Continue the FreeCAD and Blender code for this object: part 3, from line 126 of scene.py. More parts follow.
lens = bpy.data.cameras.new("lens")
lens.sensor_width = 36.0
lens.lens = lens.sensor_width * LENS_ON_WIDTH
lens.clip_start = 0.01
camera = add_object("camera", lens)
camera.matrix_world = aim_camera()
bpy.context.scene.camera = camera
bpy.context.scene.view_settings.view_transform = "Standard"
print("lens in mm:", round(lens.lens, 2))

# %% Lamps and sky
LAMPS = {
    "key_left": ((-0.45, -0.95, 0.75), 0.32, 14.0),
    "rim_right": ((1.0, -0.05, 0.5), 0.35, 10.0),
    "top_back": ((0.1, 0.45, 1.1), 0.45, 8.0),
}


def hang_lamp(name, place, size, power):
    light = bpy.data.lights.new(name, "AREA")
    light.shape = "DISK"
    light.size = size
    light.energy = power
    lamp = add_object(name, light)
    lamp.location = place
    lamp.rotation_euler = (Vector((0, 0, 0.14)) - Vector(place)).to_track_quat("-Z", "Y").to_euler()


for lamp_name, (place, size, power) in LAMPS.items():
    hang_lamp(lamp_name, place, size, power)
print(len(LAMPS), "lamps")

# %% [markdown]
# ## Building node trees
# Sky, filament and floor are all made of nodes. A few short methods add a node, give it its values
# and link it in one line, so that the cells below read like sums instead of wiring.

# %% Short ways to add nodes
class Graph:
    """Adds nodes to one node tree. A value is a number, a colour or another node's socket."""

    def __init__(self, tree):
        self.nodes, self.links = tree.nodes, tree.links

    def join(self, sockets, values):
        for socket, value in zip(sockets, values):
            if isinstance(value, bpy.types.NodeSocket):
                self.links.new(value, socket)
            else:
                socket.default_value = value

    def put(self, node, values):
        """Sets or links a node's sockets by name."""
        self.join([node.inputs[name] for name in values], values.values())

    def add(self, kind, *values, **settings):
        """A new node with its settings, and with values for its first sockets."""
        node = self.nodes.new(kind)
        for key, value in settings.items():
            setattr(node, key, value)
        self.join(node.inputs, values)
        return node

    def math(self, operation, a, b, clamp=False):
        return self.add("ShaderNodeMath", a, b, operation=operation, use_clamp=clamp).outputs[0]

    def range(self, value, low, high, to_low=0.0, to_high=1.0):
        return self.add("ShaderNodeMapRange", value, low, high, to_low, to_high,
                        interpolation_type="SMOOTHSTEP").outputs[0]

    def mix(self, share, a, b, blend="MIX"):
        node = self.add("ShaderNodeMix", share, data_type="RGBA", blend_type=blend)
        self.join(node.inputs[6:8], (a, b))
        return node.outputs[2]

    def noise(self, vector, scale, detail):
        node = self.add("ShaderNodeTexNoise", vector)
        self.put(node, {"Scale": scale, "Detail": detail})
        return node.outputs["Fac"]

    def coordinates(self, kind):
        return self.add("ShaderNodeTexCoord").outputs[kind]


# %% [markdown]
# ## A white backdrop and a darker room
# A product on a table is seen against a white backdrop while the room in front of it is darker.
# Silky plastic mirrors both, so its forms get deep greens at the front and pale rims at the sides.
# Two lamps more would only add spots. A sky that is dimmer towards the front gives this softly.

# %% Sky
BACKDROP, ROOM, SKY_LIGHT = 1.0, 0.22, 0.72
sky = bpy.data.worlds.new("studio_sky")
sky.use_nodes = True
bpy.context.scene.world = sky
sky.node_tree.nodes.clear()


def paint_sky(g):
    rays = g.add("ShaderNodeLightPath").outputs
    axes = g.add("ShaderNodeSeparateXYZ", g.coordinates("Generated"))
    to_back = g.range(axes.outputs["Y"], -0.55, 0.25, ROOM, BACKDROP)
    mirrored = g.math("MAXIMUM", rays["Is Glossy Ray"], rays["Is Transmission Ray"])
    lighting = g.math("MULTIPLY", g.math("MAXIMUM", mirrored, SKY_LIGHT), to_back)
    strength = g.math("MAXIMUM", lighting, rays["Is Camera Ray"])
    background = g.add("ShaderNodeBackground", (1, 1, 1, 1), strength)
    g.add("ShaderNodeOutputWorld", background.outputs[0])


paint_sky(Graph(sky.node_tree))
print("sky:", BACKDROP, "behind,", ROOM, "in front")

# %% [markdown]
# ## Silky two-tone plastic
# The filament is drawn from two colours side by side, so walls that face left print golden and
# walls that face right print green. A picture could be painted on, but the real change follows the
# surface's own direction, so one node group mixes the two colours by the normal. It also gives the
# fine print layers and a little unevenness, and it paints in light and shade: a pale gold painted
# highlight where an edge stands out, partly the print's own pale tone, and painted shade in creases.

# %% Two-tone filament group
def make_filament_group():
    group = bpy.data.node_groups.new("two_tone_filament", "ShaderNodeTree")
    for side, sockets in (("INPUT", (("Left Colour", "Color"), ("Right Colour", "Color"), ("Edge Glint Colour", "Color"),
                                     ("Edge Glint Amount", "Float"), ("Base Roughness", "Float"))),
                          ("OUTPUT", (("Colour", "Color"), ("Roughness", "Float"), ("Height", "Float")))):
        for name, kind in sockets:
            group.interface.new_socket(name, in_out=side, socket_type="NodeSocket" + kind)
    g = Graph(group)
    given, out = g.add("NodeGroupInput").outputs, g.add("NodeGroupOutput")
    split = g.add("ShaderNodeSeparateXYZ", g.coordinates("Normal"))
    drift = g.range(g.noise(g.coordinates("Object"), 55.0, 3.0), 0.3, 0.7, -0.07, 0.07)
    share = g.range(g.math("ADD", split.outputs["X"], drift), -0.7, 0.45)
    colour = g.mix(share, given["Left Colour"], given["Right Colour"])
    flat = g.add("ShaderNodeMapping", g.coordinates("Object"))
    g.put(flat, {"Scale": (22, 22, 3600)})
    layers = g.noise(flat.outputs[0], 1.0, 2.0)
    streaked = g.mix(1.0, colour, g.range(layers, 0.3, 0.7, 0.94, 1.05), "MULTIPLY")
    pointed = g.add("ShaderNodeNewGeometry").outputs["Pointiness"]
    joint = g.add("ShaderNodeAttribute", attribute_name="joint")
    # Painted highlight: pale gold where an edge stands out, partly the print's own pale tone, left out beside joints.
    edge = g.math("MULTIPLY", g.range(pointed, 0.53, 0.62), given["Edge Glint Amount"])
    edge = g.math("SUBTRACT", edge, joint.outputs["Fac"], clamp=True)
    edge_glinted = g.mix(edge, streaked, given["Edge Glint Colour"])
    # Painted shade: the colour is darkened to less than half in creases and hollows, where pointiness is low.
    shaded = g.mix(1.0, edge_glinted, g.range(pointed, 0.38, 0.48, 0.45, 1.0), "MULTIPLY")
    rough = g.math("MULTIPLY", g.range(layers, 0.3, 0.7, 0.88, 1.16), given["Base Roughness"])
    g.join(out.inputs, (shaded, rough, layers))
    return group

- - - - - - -

Directive :: Filter the data, keeping only the lines that contain "this".

Full response ::
Continue the FreeCAD and Blender code for this object: part 3, from line 126 of scene.py. More parts follow.
# Two lamps more would only add spots. A sky that is dimmer towards the front gives this softly.